Pick out the lines in the listing below that contain the word "part" and copy them.
((
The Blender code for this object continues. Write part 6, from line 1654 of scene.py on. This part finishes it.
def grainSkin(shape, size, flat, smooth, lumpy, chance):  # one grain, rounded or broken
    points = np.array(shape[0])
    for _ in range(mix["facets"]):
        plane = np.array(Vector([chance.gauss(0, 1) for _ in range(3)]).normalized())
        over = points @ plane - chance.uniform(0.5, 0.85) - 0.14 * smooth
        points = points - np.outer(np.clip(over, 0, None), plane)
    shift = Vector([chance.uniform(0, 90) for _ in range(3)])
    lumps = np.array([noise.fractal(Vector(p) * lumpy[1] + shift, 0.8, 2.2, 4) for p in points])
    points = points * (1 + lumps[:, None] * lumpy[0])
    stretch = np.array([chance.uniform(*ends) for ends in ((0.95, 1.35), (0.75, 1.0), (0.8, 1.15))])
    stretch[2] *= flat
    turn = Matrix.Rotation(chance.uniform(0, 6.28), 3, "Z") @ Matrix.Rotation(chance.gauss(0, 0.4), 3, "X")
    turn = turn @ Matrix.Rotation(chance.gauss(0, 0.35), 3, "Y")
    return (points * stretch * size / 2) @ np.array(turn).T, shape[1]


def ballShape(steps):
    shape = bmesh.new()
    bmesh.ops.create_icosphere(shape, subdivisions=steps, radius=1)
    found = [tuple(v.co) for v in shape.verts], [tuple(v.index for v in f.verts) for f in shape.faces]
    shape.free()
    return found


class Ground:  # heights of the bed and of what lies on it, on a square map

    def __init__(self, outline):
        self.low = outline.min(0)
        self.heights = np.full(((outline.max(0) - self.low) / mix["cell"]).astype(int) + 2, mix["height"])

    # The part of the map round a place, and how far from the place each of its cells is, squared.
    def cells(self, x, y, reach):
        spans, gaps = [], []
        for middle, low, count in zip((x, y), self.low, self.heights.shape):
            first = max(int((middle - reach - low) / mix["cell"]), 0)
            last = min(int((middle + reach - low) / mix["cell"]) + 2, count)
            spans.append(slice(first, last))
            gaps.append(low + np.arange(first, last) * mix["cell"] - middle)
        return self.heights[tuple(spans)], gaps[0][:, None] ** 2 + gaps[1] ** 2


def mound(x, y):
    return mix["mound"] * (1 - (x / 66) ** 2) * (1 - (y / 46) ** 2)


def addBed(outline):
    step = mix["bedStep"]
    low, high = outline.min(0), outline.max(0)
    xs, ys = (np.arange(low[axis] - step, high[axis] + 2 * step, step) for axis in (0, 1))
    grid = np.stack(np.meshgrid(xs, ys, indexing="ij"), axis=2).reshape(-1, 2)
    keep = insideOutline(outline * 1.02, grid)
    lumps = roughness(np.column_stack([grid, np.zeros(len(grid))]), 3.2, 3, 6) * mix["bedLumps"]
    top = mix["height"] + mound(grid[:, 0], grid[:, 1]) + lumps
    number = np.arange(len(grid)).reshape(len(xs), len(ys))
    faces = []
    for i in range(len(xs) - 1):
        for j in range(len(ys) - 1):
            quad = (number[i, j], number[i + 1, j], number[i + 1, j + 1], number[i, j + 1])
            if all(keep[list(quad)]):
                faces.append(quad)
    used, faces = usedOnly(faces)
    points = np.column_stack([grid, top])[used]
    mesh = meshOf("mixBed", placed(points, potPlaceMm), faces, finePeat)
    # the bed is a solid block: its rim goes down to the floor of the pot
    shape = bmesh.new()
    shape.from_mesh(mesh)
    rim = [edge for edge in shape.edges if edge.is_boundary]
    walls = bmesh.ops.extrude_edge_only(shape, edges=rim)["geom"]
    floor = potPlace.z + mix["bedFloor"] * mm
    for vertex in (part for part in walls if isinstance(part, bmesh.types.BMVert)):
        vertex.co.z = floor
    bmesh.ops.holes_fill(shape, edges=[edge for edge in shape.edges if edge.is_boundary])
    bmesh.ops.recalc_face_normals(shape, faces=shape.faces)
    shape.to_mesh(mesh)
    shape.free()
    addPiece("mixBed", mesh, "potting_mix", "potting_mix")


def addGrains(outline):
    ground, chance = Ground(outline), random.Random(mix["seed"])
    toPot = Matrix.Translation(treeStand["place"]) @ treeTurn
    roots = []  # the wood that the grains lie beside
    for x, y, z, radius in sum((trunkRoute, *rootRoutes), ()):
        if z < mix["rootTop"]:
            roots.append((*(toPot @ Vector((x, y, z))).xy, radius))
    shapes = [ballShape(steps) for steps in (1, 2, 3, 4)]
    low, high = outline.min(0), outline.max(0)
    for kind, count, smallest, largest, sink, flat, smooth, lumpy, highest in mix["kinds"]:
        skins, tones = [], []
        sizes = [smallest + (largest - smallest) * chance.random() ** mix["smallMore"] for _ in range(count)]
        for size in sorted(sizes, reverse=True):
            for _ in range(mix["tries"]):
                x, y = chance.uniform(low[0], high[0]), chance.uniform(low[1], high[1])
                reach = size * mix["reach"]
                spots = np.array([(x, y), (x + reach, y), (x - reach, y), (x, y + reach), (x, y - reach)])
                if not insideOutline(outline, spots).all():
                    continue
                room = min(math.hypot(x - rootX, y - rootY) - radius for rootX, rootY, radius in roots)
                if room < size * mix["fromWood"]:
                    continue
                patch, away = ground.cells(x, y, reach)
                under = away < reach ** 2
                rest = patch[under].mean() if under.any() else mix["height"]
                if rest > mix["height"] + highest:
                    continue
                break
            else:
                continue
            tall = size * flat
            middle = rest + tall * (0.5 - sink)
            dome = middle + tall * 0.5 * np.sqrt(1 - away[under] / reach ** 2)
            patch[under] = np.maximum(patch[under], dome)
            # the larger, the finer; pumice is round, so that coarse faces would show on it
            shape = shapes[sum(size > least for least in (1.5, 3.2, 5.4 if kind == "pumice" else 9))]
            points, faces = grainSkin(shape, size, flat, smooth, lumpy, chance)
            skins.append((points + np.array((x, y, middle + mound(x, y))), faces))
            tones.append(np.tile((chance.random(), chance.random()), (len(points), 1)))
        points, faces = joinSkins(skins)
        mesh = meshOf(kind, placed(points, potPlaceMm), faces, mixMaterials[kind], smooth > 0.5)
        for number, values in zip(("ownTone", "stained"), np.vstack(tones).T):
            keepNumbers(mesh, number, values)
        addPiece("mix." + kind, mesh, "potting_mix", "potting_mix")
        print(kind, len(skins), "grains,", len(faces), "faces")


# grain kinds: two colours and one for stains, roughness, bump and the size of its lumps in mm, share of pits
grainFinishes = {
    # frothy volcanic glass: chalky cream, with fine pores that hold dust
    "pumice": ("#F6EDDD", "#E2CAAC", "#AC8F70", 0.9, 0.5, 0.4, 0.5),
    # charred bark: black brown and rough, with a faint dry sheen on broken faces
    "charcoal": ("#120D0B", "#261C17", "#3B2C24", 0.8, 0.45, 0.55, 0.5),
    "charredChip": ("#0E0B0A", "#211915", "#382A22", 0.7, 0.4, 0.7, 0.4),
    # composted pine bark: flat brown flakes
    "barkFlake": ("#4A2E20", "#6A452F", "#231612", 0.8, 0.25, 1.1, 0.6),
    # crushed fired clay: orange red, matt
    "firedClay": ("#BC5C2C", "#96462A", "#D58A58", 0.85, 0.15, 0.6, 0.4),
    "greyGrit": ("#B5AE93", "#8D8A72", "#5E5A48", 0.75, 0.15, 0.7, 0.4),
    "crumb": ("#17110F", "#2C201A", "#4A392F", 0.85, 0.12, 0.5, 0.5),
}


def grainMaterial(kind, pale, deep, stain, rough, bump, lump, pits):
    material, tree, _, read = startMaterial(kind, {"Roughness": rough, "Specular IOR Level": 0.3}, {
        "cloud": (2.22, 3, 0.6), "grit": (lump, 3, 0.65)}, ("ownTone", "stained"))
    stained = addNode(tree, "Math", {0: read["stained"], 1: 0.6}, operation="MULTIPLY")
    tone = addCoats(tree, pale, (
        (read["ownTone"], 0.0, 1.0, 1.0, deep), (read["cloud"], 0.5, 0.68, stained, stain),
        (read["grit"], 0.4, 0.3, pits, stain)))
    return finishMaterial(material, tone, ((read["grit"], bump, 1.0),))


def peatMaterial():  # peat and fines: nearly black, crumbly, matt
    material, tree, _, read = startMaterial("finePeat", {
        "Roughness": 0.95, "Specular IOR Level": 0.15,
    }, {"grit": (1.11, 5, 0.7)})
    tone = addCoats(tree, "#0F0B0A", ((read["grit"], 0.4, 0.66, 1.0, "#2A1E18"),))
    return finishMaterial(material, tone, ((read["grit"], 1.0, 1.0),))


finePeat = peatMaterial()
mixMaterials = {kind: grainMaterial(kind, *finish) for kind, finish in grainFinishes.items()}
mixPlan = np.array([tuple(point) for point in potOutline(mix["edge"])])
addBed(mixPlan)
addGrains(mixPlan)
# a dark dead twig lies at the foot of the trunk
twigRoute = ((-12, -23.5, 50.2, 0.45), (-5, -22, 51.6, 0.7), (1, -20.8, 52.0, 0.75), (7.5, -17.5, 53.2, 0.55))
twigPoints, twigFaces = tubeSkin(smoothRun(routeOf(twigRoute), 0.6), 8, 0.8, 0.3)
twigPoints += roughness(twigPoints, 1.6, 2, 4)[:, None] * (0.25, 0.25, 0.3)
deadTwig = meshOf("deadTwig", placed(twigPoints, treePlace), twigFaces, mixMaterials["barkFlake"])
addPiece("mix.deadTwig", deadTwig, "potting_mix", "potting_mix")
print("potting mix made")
))
Finished answer =>
The Blender code for this object continues. Write part 6, from line 1654 of scene.py on. This part finishes it.
    # The part of the map round a place, and how far from the place each of its cells is, squared.
    for vertex in (part for part in walls if isinstance(part, bmesh.types.BMVert)):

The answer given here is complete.